Grow Vines for Shade

Unlike most trees, vines are fairly fast growing. And along with a trellis and lattice panels, ivy can make an excellent privacy screen. Once again, you will need to somewhat carefully plan where you want the shade. For instance, if you grow vines for shade, you might want annuals that end at the end of the season, as opposed to perennials that come back. You’ll also need to think about species. Wisteria vines can offer gorgeous seasonal blooms, but also have a strong woody stem that requires an equally strong structure to support their weight and force of the veins pushing on the structure. Other common varieties include ivy, jasmine, morning glory, and grape vines.

Build a Roof

Deciding to build a porch roof is considerably more expensive and complicated than most of the other options on this list. Nevertheless, for many people, building a porch roof for shade on an existing deck or patio can be the best option, because it’s a permanent solution that can add value to your home in the process. The most common deck roofs are the shed, gable, and hip roof. And each have their own strengths and advantages you need to be aware of while choosing. For example, a shed roof works great for a long and narrow deck, but not deeper ones.

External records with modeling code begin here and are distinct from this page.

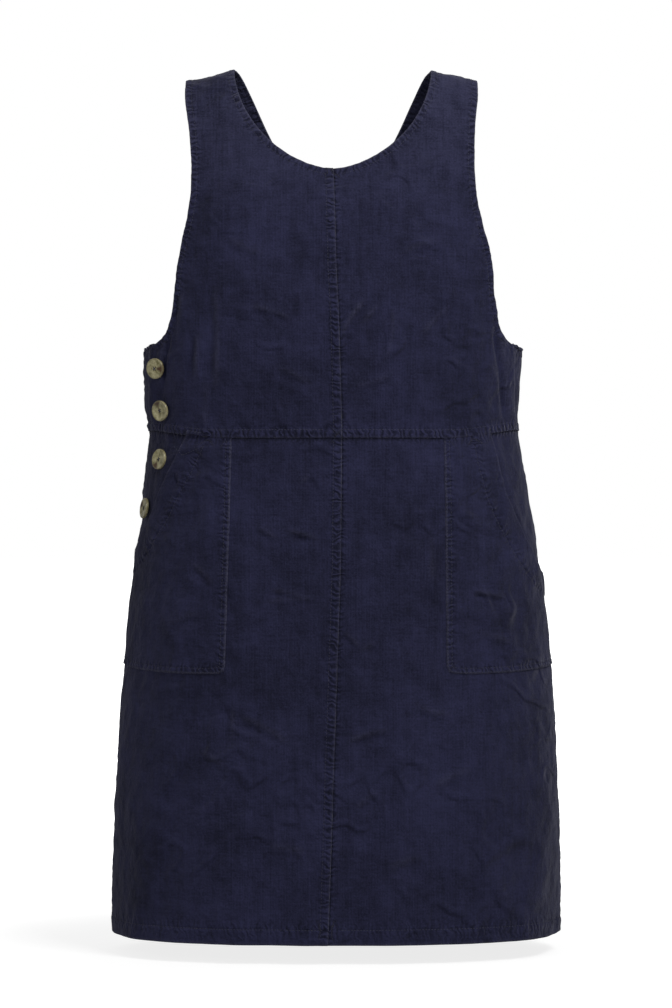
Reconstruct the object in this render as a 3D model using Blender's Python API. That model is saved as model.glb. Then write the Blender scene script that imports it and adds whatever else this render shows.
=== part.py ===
"""Pinafore dress in needlecord, kept in the hollow form that it has when it is worn.

Metres, +Z up. The front of the dress faces -Y and the wearer's left is +X.
The origin lies on the shoulder line, midway between the two straps.

Every cloth piece is a wall laid on one form, whose front and back half each have their own
coordinates:
  along  how far down the half's centre line a point is from the shoulder line;
  girth  how far round the ring at that level it is from the centre front or centre back,
         positive towards the wearer's left.
"""

import math

import bmesh
import bpy
import numpy as np
from mathutils import Quaternion, Vector
from mathutils.bvhtree import BVHTree

# Cloth and seams
CLOTH = 0.0015
STRAP_CLOTH = 0.0020
SEAM_GAP = 0.0006
LAYER_GAP = 0.0004

# The form: one row for each level, from the shoulder line down to the hem
FORM_COLUMNS = ("height", "half_width", "front", "back")
FORM = [
    (0.000, 0.208, 0.000, 0.000),  # shoulder line
    (-0.006, 0.208, 0.022, 0.020),
    (-0.026, 0.208, 0.044, 0.040),
    (-0.058, 0.208, 0.062, 0.058),
    (-0.105, 0.208, 0.084, 0.074),  # neck point
    (-0.165, 0.208, 0.108, 0.086),
    (-0.230, 0.208, 0.124, 0.095),  # bust
    (-0.305, 0.208, 0.130, 0.099),  # underarm
    (-0.350, 0.205, 0.128, 0.098),
    (-0.392, 0.2025, 0.125, 0.096),  # waist
    (-0.446, 0.2095, 0.128, 0.103),
    (-0.534, 0.222, 0.134, 0.118),  # hip
    (-0.666, 0.2355, 0.140, 0.130),
    (-0.798, 0.243, 0.145, 0.137),
    (-0.941, 0.245, 0.148, 0.140),  # hem
]
SQUARENESS = 2.4  # 2 makes each ring an ellipse, more makes it squarer
SHOULDER_SLOPE = 0.236  # the straps drop outwards at this rate on top of the shoulders
SHOULDER_MIDDLE = 0.133
SHOULDER_REACH = 0.090  # how far down the form the slope dies out

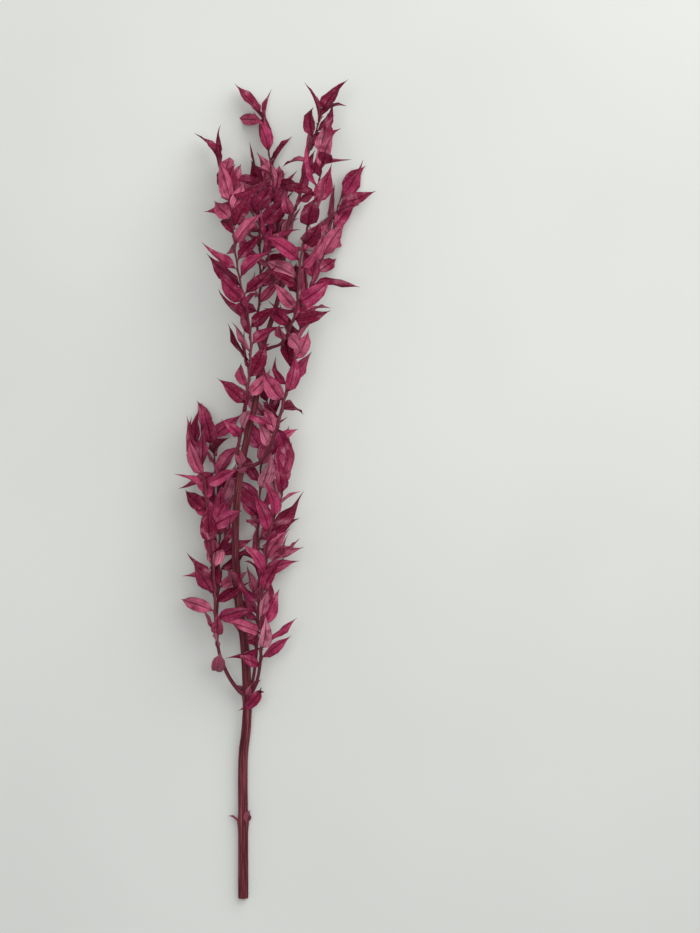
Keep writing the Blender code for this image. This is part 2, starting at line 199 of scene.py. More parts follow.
# The finer shape that a leaf has here, with its length as 1: rows of points along it, columns across it, how
# many variants each form has, its thickness and what the midrib and foot add to that, its stalk, belly and
# tip, its waved edge, the step for finding the way its skin faces, how near points are to be one, and the
# bend in degrees from which an edge is sharp
LEAF_ROWS = (0.0, 0.07, 0.2, 0.32, 0.46, 0.62, 0.78, 0.9, 1.0)
LEAF_COLUMNS = (-1.0, -0.5, 0.0, 0.5, 1.0)
LEAF_VARIANTS = 2
LEAF_THICKNESS = 0.012
RIB_THICKNESS = 0.6
FOOT_THICKNESS = 1.6
FOOT_SPAN = 0.07
FOOT_TAPER = 0.22
STALK_WIDTH = 0.11
BELLY = 1.06
TIP_START = 0.6
TIP_TAPER = 0.6
EDGE_WAVE = 0.2
EDGE_WAVES = 1.7
WAVE_SHIFT = 0.37
HALF_BULGE = 0.35
SKIN_STEP = 0.01
SAME_POINT = 1e-6
SHARP_EDGE = 80.0

# How far leaves and scales are crumpled, in millimetres, how fine the crumples are in a metre, and the seed
# of the shades
CRUMPLE = 0.5
CRUMPLE_SIZE = 85.0
CRUMPLE_DETAIL = 1.0
SHADE_SEED = 7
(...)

If you’re going to go the route of building a roof, be sure to start by learning more about porch roof types. When it comes to creating shading solutions for your deck or porch, you have a wealth of options. Deciding which one is right for your unique circumstances is up to you. It’s important to take into consideration the amount of upkeep involved with each one, the permanency of each, and what works for your particular preferences and aesthetics.